Please repeat only the stretch of records running from the first line through the line that contains "return finish.look".

[Data items]
--*--

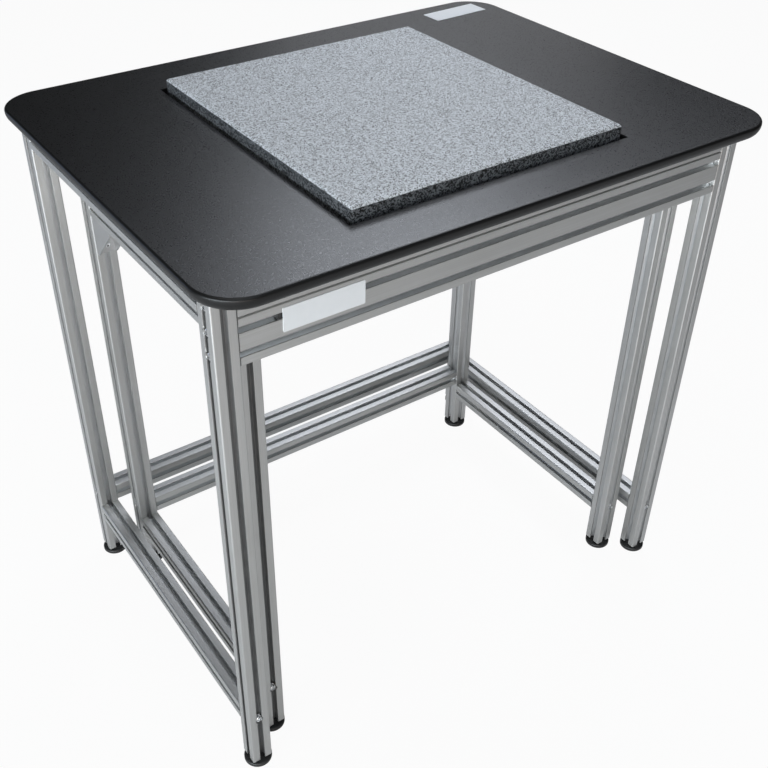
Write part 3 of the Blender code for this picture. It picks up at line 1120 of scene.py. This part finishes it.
def make_nut():
    """The slot nut left in the apron's upper slot."""
    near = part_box("apron_front")[0]
    along = near.x + NUT_FROM_LEFT
    height = bore_heights("apron_front")[1]
    nut = cube("apron_slot_nut",
               (along - NUT_LENGTH / 2, near.y + NUT_FRONT, height - NUT_HEIGHT / 2),
               (along + NUT_LENGTH / 2, near.y + NUT_BACK, height + NUT_HEIGHT / 2))
    drill = cylinder("drill", NUT_THREAD / 2, -CELL, CELL, HOLE_SIDES)
    drill.data.transform(Matrix.Translation((along, near.y, height)) @ facing((0, -1, 0)))
    cut_with(nut, drill)
    round_corners(nut, NUT_ROUND)
    smooth(nut)
    coat(nut, "steel")
    fix(nut, "outer_table", "zinc_steel")


# Room, light and camera


def floor_finish():
    """Matt white for the light, and plain white to the camera and in the metal."""
    finish = Finish("studio_white")
    finish.tree.nodes.remove(finish.shader)
    ray = finish.node("ShaderNodeLightPath", {}, {})
    seen, mirrored, through = (Signal(finish, ray.outputs[f"Is {kind} Ray"])
                               for kind in ("Camera", "Glossy", "Transmission"))
    matt = finish.output(0, "ShaderNodeBsdfDiffuse", {}, {"Color": grey(FLOOR_MATT)})
    glow = finish.output(0, "ShaderNodeEmission", {}, {"Color": grey(1.0)})
    share = SEEN_WHITE * seen + MIRRORED_WHITE * (mirrored + through)
    blend = finish.output(0, "ShaderNodeMixShader", {}, {0: share, 1: matt, 2: glow})
    finish.join(finish.tree.nodes["Material Output"].inputs["Surface"], blend)
    return finish.look


def make_floor():
    """A plain pale floor, just below the feet."""
    deselect()
    bpy.ops.mesh.primitive_plane_add(size=FLOOR_SIZE, location=(0, 0, -FLOOR_DROP))
    floor = added("studio_floor")
    floor.data.materials.append(floor_finish())


def make_lamps():
    """Soft lamps round the table, all turned to its middle."""
    for name, bearing, height, size, watts, colour in LAMPS:
        out = Vector((math.cos(math.radians(height)), 0, math.sin(math.radians(height))))
        out.rotate(Matrix.Rotation(math.radians(bearing), 3, "Z"))
        lamp = bpy.data.lights.new(name, "AREA")
        lamp.shape = "RECTANGLE"
        lamp.size, lamp.size_y = size
        lamp.energy = watts
        lamp.color = colour
        holder = bpy.data.objects.new(name, lamp)
        holder.location = Vector(LAMP_TARGET) + out * LAMP_DISTANCE
        holder.rotation_euler = out.to_track_quat("Z", "Y").to_euler()
        bpy.context.scene.collection.objects.link(holder)


def make_sky():
    """White to the camera, and a faint light to everything else."""
    world = bpy.data.worlds.new("studio")
    bpy.context.scene.world = world
    world.use_nodes = True
    nodes = Nodes(world.node_tree)
    sky = nodes.tree.nodes["Background"]
    seen = nodes.output("Is Camera Ray", "ShaderNodeLightPath", {}, {})
    nodes.join(sky.inputs["Color"], grey(1.0))
    nodes.join(sky.inputs["Strength"], SKY_STRENGTH + (1 - SKY_STRENGTH) * seen)


def make_camera():
    """Stands where the photograph was taken, in front and to the left."""
    azimuth = math.radians(-34.895)
    elevation = math.radians(36.856)
    roll = math.radians(0.638)
    lens = bpy.data.cameras.new("camera")
    lens.sensor_width = 36
    lens.lens = 49.036
    lens.shift_x = 0.01841
    lens.shift_y = 0.00270
    holder = bpy.data.objects.new("camera", lens)
    holder.location = (-0.75953, -1.06905, 1.33340)
    turn = Matrix.Rotation(azimuth, 3, "Z") @ Matrix.Rotation(math.pi / 2 - elevation, 3, "X")
    holder.rotation_euler = (turn @ Matrix.Rotation(roll, 3, "Z")).to_euler()
    bpy.context.scene.collection.objects.link(holder)
    bpy.context.scene.camera = holder


bpy.context.scene.view_settings.view_transform = "Standard"
screw_master = button_screw()
make_legs(screw_master)
make_rails()
make_worktop()
make_slab()
make_brackets(screw_master)
make_buffers()
make_feet()
make_plates()
make_nut()
discard(screw_master)
make_floor()
make_lamps()
make_sky()
make_camera()
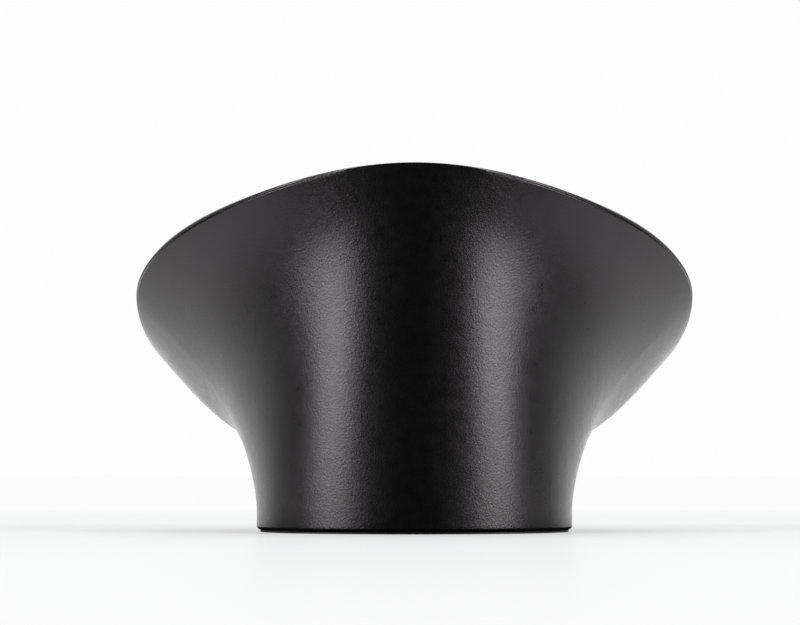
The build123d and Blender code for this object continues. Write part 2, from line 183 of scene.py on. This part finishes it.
# lip: a bevel outside, a step up to the end of the wall, a small round inside
edge, n_edge, t_edge = surface(np.full_like(v, 0.9999), v)
LIP_IN = 0.35
turned = np.clip((np.abs((v + pi) % (2 * pi) - pi) - 0.15) / 0.30, 0, 1)
step = (0.2 + 0.8 * turned**2 * (3 - 2 * turned))[:, None]
for back, drop in (
    (0.0, 0.74),
    (0.008, 0.70),
    (0.04, 0.655),
    (0.26, 0.435),
    (0.30, 0.408),
    (0.36, 0.40),
    (0.58, 0.40),
    (0.64, 0.38),
    (0.66, 0.34),
    (0.66, 0.10),
    (0.68, 0.04),
    (0.74, 0.0),
    (1.0, 0.0),
):
    rows.append(edge - back * n_edge - drop * step * t_edge)
for a in np.linspace(0, pi / 2, 6):
    q = edge - LIP_IN * t_edge - (WALL - LIP_IN) * n_edge
    rows.append(q + LIP_IN * (-np.sin(a) * n_edge + np.cos(a) * t_edge))


def inner(u):
    p, n, _ = surface(u, v)
    return p - WALL * n


lo, hi = np.zeros_like(v), np.ones_like(v)
for _ in range(40):
    mid = (lo + hi) / 2
    below = inner(mid)[..., 2] < LEDGE_TOP + 0.3
    lo, hi = np.where(below, mid, lo), np.where(below, hi, mid)
U_LOW = (lo + hi) / 2
for w in np.linspace(0, 1, 90):
    u = 0.985 + (U_LOW - 0.985) * w
    rows.append(inner(u))
wall_low = inner(U_LOW)
# ledge over the coupling, then the socket and the clip's groove
mouth_low = wall_low.copy()
mouth_low[..., 2] = LEDGE_TOP
mouth_low[..., :2] *= 0.992
rows.append(mouth_low)
for r, z in (
    (31.2, LEDGE_TOP),
    (30.75, LEDGE_TOP - 0.02),
    (30.56, LEDGE_TOP - 0.12),
    (30.5, LEDGE_TOP - 0.3),
    (30.5, LEDGE_Z),
    (31.5, LEDGE_Z),
    (33.0, LEDGE_Z),
    (33.0, 9.0),
    (33.0, CLIP_Z1),
    (CLIP_OUT, CLIP_Z1),
    (CLIP_OUT, CLIP_Z0),
    (33.0, CLIP_Z0),
    (33.0, 1.4),
):
    rows.append(circle(r, z))
verts, faces = ring_grid(np.array(rows) * 0.001)
verts, faces = list(verts), list(faces[:, ::-1])


def across(p):
    """World millimetres to (x, down the mouth, depth under the mouth)."""
    q = p - WIDEST
    return np.stack([q[..., 0], q @ DOWN, -(q @ AXIS)], -1)


# the four screw bosses standing off the inside of the wall, under the grille
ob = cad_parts["grille_screws"]
screw = across(np.array([tuple(ob.matrix_world @ q.co) for q in ob.data.vertices]) * 1000)
mid_y = (screw[:, 1].min() + screw[:, 1].max()) / 2
spots = []
for sx in (-1, 1):
    for sy in (-1, 1):
        q = screw[(screw[:, 0] * sx > 0) & ((screw[:, 1] - mid_y) * sy > 0), :2]
        spots.append((q.min(0) + q.max(0)) / 2)
hub = np.mean(spots, 0)
wall = []
for u in np.linspace(0.98, 0.05, 60):
    p, n, _ = surface(np.full_like(v, u), v)
    wall.append(across(p - 0.5 * WALL * n))
wall = np.array(wall)
BOSS_TOP, BOSS_LEN, BOSS_R, BOSS_N = 19.8, 8.0, 3.2, 32
for cx, cy in spots:
    start = len(verts)
    for depth in np.linspace(BOSS_TOP, BOSS_TOP + BOSS_LEN, 9):
        lim = np.array([[np.interp(depth, wall[:, j, 2], wall[:, j, k]) for k in (0, 1)] for j in range(NV)]) - hub
        turn, reach = np.arctan2(lim[:, 1], lim[:, 0]), np.linalg.norm(lim, axis=1)
        for t in np.linspace(0, 2 * pi, BOSS_N, endpoint=False):
            q = np.array([cx + BOSS_R * cos(t), cy + BOSS_R * sin(t)]) - hub
            far = np.linalg.norm(q)
            q = hub + q / far * min(far, np.interp(np.arctan2(q[1], q[0]), turn, reach, period=2 * pi))
            p = WIDEST + q[0] * np.array([1.0, 0, 0]) + q[1] * DOWN - depth * AXIS
            verts.append(p * 0.001)
    for i in range(8):
        for j in range(BOSS_N):
            a, b = start + i * BOSS_N, start + (i + 1) * BOSS_N
            k = (j + 1) % BOSS_N
            faces.append((a + j, b + j, b + k, a + k))
    faces.append(tuple(start + j for j in range(BOSS_N)))
    faces.append(tuple(start + 8 * BOSS_N + j for j in reversed(range(BOSS_N))))
shell = mesh_object("shell_skin", verts, faces, 28)
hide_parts("outer_shell")
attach(shell, "head")

# ---------------------------------------------------------------------------
# Materials
# ---------------------------------------------------------------------------
def new_material(name):
    m = bpy.data.materials.new(name)
    m.use_nodes = True
    nt = m.node_tree
    nt.nodes.clear()
    out = nt.nodes.new("ShaderNodeOutputMaterial")
    bsdf = nt.nodes.new("ShaderNodeBsdfPrincipled")
    nt.links.new(bsdf.outputs[0], out.inputs[0])
    return m, nt, bsdf


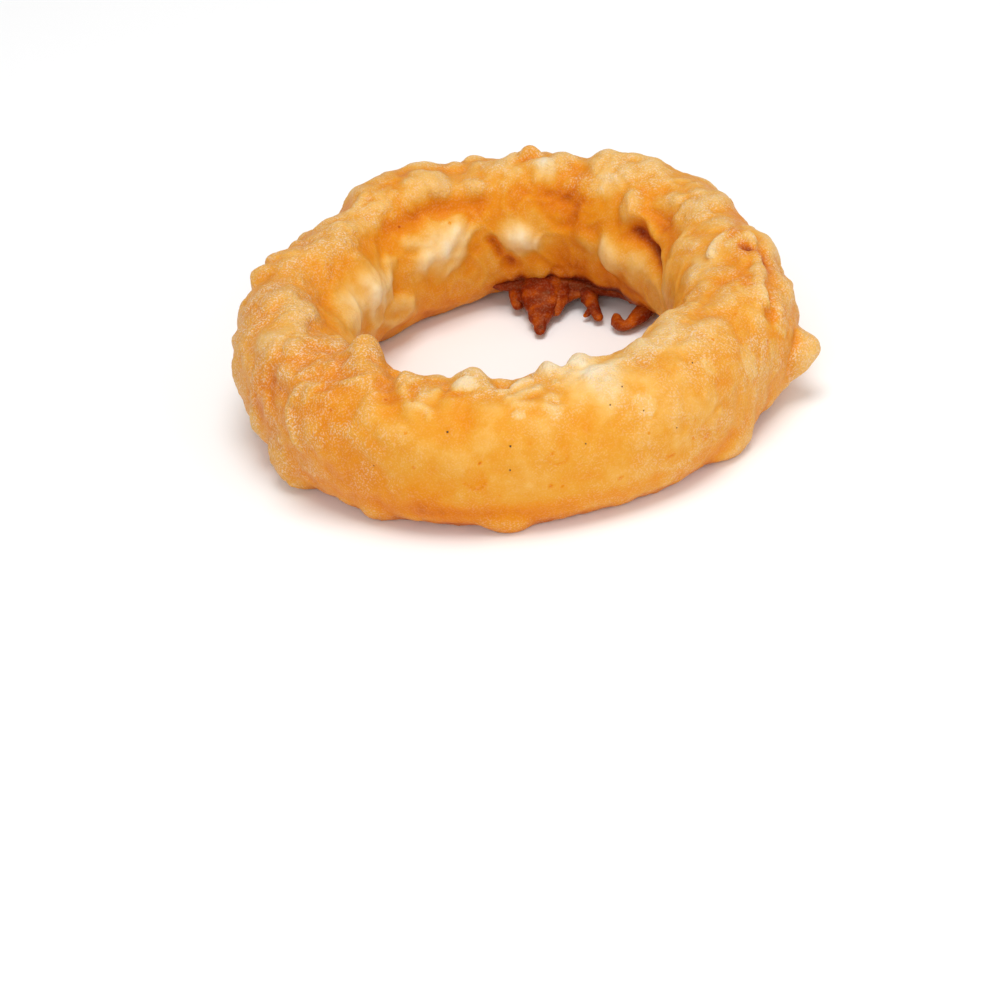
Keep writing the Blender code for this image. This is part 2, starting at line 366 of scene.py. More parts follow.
def blurred(values, sigma_round, sigma_section):
    """A Gaussian blur on the ring's grid, which meets itself both ways."""
    g = grid(values)
    f0 = np.fft.fftfreq(ROUND_STEPS)
    f1 = np.fft.fftfreq(SECTION_STEPS)
    kernel = np.exp(-2 * (math.pi * sigma_round * f0[:, None]) ** 2) * np.exp(
        -2 * (math.pi * sigma_section * f1[None, :]) ** 2
    )
    if g.ndim == 3:
        kernel = kernel[:, :, None]
    out = np.fft.ifft2(np.fft.fft2(g, axes=(0, 1)) * kernel, axes=(0, 1)).real
    return out.reshape(values.shape)


def window(angle, low, high, soft):
    """1 between two angles in degrees, easing to 0 over soft degrees outside them."""
    half = ((high - low) % 360.0) / 2
    away = np.abs(angle_gap(angle, low + half)) - half
    return 1 - smooth(0.0, soft, away)


# Smaller lumps and dips, below the CAD solid's facets: ROUND, SECTION, radius, height
DETAILS = {
    "knob_peak": (218, 115, 2.8, 0.7),
    "right_outline_a": (2, 40, 2.0, 0.7),
    "right_outline_b": (354, 30, 1.8, 0.8),
    "right_outline_c": (349, 14, 1.8, 0.6),
    "far_outline_a": (94, 66, 1.9, 0.6),
    "far_outline_b": (52, 74, 2.4, 0.6),
    "far_outline_c": (60, 80, 2.0, 0.7),
    "left_outline_a": (157, 62, 1.8, 0.6),
    "left_outline_b": (150, 70, 2.0, 0.6),
    "left_outline_c": (178, 28, 2.0, 0.5),
    "far_left_bead": (100, 80, 2.2, 0.8),
    "far_middle_lump": (85, 96, 3.2, 0.5),
    "flap_dimple": (42, 126, 1.4, -0.6),
    "right_edge_bead": (352, 2, 2.4, 0.6),
    "right_edge_bead_low": (340, 330, 2.6, 0.6),
    "shelf_bump": (59, 164, 2.4, 0.7),
    "far_dimple": (73, 130, 1.3, -0.35),
    "far_dimple_low": (68, 134, 1.2, -0.35),
    "far_dimple_lowest": (64, 150, 1.5, -0.45),
    "far_left_cheek": (107, 148, 3.0, 0.6),
    "left_scab": (184, 100, 3.4, 0.6),
    "left_scab_low": (197, 78, 3.6, 0.6),
    "left_hollow": (206, 78, 4.0, -0.6),
    "crest_scab": (245, 80, 2.8, 0.45),
    "crest_scab_low": (243, 66, 2.2, 0.35),
    "crest_oval": (254, 95, 2.3, 0.55),
    "crest_oval_peak": (254, 117, 2.6, 0.8),
    "crest_gap": (250, 93, 1.5, -0.5),
    "inner_left_fold": (150, 196, 3.4, 0.8),
    "inner_left_fold_low": (140, 188, 3.0, 0.7),
    "inner_left_fold_gap": (149, 184, 2.0, -0.7),
}

# Thin folds and wrinkles: half width, height, then ROUND and SECTION along them
FOLDS = {
    "wrinkle_left": (0.8, 0.45, (264, 90), (266, 97), (269, 103)),
    "wrinkle_middle": (0.7, 0.40, (265, 79), (269, 85), (272, 89)),
    "wrinkle_right": (0.7, 0.35, (267, 72), (271, 70), (274, 64)),
    "scab_edge": (0.6, 0.35, (240, 100), (239, 84), (242, 70), (247, 64)),
    "flap_edge": (0.55, 0.50, (353, 104), (359, 96), (3, 84), (358, 73), (348, 67), (340, 60), (337, 50)),
    "flap_edge_low": (0.5, 0.30, (337, 50), (340, 40), (335, 32), (337, 22)),
    "inner_left_streak": (0.9, 0.50, (134, 150), (140, 168), (138, 186), (131, 200)),
    "inner_left_streak_low": (0.8, 0.45, (151, 158), (153, 176), (148, 196), (139, 212)),
    "inner_far_streak": (0.8, 0.45, (103, 140), (107, 150), (112, 158), (121, 164)),
    "inner_far_streak_low": (0.8, 0.40, (99, 150), (104, 160), (106, 174), (112, 186)),
    "inner_far_left_edge": (0.9, 0.40, (124, 142), (119, 152), (122, 168)),
    "left_fold_edge": (0.7, 0.45, (226, 78), (219, 70), (213, 56), (211, 40), (215, 24), (217, 8)),
    "left_crest_edge": (0.8, 0.35, (186, 104), (193, 96), (199, 86), (203, 74)),
}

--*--

* [Finished task]:
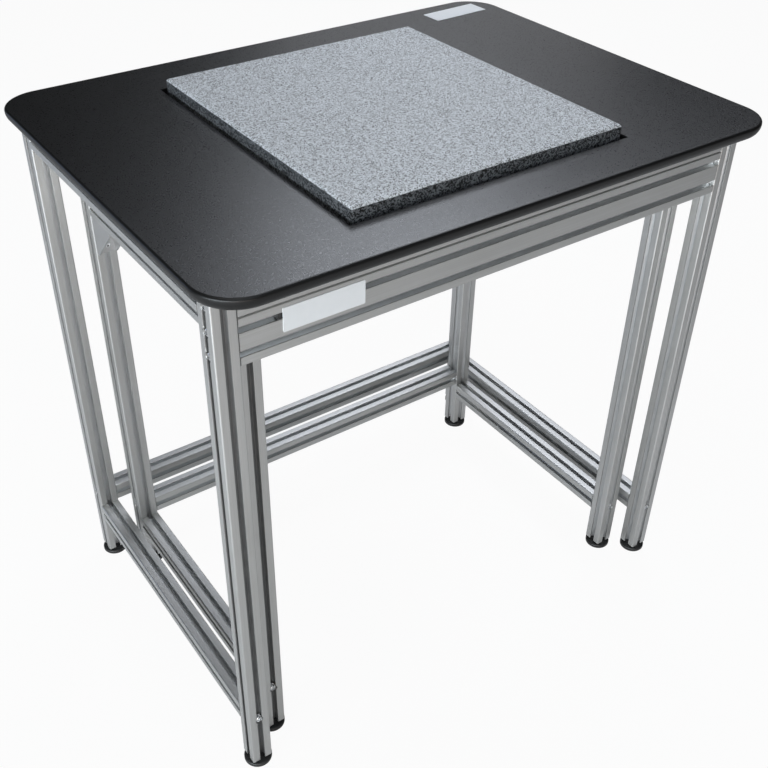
Write part 3 of the Blender code for this picture. It picks up at line 1120 of scene.py. This part finishes it.
def make_nut():
    """The slot nut left in the apron's upper slot."""
    near = part_box("apron_front")[0]
    along = near.x + NUT_FROM_LEFT
    height = bore_heights("apron_front")[1]
    nut = cube("apron_slot_nut",
               (along - NUT_LENGTH / 2, near.y + NUT_FRONT, height - NUT_HEIGHT / 2),
               (along + NUT_LENGTH / 2, near.y + NUT_BACK, height + NUT_HEIGHT / 2))
    drill = cylinder("drill", NUT_THREAD / 2, -CELL, CELL, HOLE_SIDES)
    drill.data.transform(Matrix.Translation((along, near.y, height)) @ facing((0, -1, 0)))
    cut_with(nut, drill)
    round_corners(nut, NUT_ROUND)
    smooth(nut)
    coat(nut, "steel")
    fix(nut, "outer_table", "zinc_steel")


# Room, light and camera


def floor_finish():
    """Matt white for the light, and plain white to the camera and in the metal."""
    finish = Finish("studio_white")
    finish.tree.nodes.remove(finish.shader)
    ray = finish.node("ShaderNodeLightPath", {}, {})
    seen, mirrored, through = (Signal(finish, ray.outputs[f"Is {kind} Ray"])
                               for kind in ("Camera", "Glossy", "Transmission"))
    matt = finish.output(0, "ShaderNodeBsdfDiffuse", {}, {"Color": grey(FLOOR_MATT)})
    glow = finish.output(0, "ShaderNodeEmission", {}, {"Color": grey(1.0)})
    share = SEEN_WHITE * seen + MIRRORED_WHITE * (mirrored + through)
    blend = finish.output(0, "ShaderNodeMixShader", {}, {0: share, 1: matt, 2: glow})
    finish.join(finish.tree.nodes["Material Output"].inputs["Surface"], blend)
    return finish.look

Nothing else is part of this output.